◆ Problem to work on: Look through the data below. Collect every line where the word "this" occurs.

#### Stored data ####

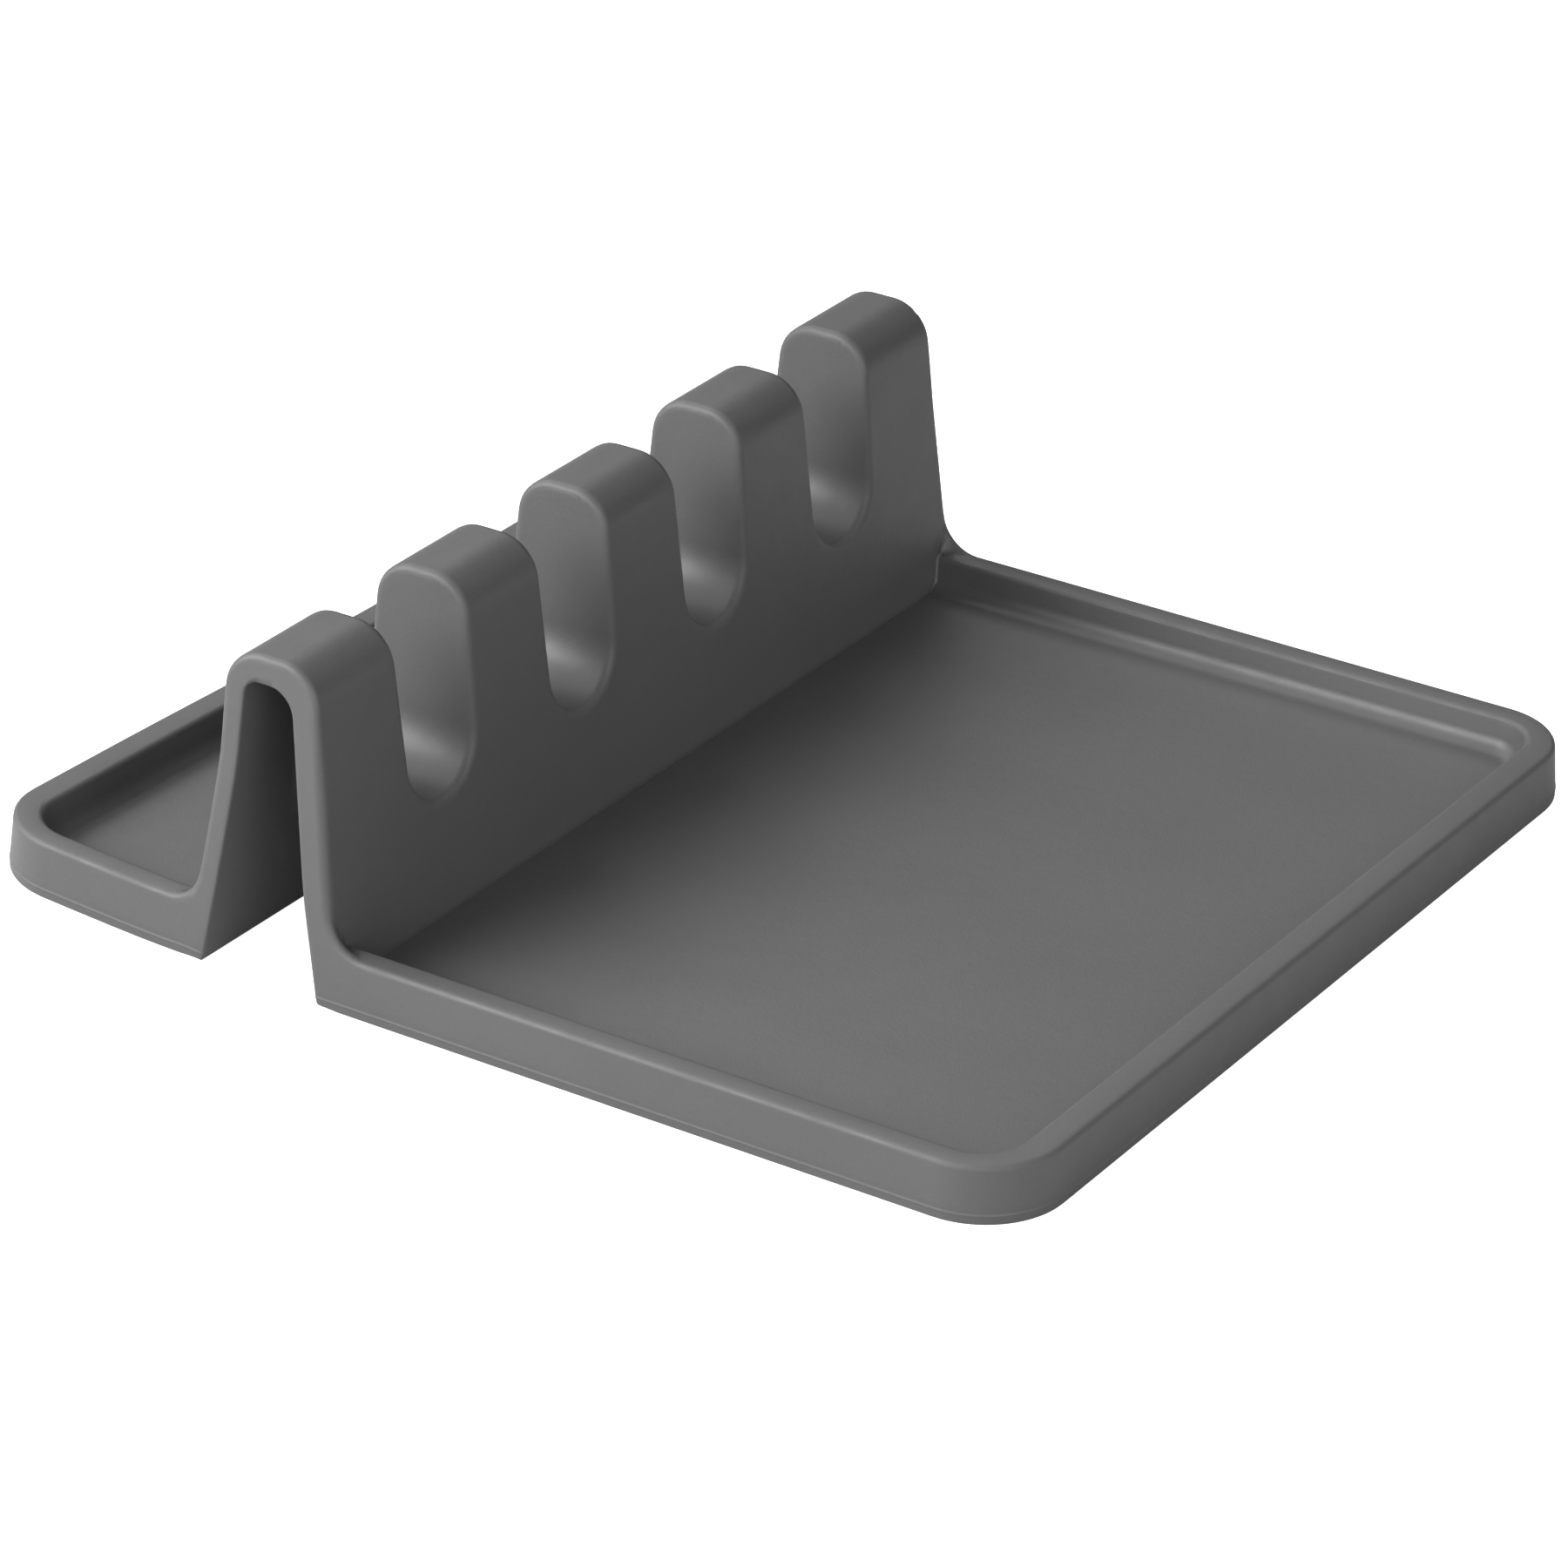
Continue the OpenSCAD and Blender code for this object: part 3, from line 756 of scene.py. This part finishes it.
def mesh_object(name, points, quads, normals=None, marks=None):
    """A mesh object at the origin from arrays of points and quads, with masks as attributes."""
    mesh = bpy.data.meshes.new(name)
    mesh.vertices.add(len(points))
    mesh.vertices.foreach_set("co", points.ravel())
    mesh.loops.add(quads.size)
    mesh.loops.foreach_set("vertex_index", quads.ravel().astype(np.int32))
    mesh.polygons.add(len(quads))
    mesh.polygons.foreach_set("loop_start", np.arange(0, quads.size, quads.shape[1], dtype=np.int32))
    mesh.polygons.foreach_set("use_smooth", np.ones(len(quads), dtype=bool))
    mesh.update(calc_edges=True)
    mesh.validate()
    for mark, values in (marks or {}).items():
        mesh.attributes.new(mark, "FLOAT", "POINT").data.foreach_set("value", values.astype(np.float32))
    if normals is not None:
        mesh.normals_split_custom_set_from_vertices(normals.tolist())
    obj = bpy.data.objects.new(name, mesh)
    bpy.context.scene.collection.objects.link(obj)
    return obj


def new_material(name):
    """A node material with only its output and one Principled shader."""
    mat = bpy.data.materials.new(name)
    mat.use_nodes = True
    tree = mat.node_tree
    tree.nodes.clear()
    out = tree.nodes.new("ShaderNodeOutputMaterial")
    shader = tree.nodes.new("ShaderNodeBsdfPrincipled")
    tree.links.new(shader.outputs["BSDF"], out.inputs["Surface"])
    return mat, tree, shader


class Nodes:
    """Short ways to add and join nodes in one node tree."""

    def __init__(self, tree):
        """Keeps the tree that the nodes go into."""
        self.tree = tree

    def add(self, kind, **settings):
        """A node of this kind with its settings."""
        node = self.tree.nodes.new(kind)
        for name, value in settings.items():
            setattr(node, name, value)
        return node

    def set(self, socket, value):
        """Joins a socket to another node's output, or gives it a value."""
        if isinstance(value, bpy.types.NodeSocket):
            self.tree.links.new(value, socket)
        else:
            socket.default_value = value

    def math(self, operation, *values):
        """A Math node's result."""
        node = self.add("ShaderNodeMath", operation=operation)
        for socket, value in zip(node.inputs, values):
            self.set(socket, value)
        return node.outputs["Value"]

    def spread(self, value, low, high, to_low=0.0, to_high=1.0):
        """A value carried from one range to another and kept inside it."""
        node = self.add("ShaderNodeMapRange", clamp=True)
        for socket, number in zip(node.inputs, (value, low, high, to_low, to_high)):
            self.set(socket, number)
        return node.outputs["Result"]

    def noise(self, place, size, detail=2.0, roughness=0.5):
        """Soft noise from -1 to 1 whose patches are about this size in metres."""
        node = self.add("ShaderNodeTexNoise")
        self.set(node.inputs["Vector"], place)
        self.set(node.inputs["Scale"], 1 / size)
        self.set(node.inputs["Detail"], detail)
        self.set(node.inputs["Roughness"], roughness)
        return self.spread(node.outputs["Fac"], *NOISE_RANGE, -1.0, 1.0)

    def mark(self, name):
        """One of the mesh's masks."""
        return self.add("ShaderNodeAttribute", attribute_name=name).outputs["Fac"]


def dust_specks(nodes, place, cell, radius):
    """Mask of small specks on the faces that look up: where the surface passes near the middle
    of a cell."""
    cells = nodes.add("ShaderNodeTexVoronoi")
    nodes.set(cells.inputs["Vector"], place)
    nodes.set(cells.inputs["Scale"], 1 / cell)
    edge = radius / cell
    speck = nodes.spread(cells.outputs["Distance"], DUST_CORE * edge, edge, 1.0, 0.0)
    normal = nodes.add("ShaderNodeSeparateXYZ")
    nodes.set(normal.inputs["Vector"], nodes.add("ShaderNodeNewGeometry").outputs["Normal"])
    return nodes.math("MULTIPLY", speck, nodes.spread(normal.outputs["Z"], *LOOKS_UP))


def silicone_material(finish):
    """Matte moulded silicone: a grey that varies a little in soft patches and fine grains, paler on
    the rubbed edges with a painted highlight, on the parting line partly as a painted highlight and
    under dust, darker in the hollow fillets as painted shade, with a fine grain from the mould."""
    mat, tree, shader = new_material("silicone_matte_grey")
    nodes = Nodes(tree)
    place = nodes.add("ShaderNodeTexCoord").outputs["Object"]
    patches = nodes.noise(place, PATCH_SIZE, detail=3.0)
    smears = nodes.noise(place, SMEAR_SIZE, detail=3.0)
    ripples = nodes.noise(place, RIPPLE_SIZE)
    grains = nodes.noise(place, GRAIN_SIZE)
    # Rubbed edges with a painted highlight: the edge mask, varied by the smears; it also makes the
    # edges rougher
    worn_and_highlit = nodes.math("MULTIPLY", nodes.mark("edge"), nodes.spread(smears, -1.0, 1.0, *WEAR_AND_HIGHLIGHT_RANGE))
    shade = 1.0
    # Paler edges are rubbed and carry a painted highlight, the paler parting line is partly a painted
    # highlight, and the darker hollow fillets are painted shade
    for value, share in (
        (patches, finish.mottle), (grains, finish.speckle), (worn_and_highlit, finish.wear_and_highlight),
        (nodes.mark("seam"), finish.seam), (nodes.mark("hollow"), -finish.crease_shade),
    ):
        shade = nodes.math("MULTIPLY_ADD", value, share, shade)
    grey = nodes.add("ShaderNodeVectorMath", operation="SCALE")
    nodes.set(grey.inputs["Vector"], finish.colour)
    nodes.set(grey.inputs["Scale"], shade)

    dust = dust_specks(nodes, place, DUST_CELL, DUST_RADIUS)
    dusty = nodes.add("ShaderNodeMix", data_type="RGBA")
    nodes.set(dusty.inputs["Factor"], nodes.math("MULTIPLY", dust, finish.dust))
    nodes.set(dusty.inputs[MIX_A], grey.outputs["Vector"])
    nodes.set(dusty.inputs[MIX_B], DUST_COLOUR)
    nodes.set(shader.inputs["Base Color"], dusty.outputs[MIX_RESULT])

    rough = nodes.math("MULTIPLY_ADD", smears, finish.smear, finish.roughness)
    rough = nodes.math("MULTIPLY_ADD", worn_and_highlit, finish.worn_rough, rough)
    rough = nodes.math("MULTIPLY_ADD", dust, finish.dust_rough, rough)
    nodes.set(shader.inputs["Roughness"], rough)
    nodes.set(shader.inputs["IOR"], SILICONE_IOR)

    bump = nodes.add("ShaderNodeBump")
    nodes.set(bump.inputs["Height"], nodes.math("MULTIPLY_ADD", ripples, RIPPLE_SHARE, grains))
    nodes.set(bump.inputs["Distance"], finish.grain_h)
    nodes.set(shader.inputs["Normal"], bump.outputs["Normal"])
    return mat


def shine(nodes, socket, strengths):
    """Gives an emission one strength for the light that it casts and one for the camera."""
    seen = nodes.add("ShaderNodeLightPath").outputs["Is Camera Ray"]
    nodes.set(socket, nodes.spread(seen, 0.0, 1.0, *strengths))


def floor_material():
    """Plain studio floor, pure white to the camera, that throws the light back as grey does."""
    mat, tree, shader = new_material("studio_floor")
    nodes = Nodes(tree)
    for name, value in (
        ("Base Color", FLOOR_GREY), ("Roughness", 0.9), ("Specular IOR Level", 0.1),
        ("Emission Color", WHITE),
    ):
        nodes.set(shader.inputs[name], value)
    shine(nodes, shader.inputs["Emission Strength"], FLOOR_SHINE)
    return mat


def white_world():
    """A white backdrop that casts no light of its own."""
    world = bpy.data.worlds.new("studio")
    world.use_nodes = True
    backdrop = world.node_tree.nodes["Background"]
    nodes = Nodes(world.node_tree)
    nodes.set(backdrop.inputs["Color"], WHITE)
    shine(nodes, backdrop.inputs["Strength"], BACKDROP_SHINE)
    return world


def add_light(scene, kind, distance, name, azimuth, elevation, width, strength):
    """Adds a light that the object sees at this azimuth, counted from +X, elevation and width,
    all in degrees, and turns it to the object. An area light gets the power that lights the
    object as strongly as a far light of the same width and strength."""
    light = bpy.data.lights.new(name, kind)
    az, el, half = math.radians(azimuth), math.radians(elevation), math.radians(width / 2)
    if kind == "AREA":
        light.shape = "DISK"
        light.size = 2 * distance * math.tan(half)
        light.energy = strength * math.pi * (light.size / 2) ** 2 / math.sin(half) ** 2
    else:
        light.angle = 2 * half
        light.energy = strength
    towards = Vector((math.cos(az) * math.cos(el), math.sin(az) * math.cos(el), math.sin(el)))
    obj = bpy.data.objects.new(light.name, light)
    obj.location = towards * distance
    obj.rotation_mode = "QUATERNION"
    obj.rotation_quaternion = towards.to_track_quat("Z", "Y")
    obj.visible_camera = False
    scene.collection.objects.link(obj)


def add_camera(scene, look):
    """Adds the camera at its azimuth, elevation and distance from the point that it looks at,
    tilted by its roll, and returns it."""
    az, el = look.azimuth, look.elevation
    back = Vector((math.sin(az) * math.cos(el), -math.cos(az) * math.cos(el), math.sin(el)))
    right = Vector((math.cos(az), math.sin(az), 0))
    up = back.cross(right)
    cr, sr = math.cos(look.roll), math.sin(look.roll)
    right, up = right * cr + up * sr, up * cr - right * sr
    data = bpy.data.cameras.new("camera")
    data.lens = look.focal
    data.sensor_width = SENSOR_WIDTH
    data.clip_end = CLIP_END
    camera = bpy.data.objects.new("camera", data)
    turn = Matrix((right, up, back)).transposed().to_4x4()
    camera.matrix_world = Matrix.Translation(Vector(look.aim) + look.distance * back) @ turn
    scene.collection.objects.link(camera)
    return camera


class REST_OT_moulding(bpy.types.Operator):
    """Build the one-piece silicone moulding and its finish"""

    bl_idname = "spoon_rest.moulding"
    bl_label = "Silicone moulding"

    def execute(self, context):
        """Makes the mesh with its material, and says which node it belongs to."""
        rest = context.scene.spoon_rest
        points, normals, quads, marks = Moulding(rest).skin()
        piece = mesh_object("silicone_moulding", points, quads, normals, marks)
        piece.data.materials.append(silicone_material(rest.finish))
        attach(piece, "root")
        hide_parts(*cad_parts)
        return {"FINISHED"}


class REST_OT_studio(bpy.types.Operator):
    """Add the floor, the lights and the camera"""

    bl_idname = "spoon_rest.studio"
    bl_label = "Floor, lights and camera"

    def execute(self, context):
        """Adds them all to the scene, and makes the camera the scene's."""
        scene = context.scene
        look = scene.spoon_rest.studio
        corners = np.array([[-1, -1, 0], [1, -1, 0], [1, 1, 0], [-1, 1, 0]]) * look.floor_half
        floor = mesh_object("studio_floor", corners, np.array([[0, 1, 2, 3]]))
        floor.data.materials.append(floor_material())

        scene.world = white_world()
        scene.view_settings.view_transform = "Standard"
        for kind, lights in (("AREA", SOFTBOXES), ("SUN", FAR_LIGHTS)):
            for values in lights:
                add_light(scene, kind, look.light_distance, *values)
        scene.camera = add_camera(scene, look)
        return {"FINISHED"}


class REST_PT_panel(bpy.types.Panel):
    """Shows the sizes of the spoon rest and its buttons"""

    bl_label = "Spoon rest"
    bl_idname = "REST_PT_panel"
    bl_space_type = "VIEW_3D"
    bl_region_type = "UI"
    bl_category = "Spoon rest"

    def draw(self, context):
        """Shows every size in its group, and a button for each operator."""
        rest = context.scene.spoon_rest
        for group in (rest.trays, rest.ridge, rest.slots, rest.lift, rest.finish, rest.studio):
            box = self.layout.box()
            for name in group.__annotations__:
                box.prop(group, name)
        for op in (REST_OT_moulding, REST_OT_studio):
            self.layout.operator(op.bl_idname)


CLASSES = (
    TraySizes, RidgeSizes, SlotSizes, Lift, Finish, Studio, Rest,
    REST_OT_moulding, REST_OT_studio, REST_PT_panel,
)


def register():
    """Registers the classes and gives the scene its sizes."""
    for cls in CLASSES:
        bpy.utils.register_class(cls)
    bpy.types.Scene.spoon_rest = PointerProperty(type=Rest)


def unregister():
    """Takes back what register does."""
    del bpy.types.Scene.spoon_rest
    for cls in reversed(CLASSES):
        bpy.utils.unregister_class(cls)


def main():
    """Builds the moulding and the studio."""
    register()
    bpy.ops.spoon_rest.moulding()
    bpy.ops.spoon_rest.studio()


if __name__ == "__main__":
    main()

####

◆ Final result:
Continue the OpenSCAD and Blender code for this object: part 3, from line 756 of scene.py. This part finishes it.
        """A node of this kind with its settings."""
        """Soft noise from -1 to 1 whose patches are about this size in metres."""
    """Adds a light that the object sees at this azimuth, counted from +X, elevation and width,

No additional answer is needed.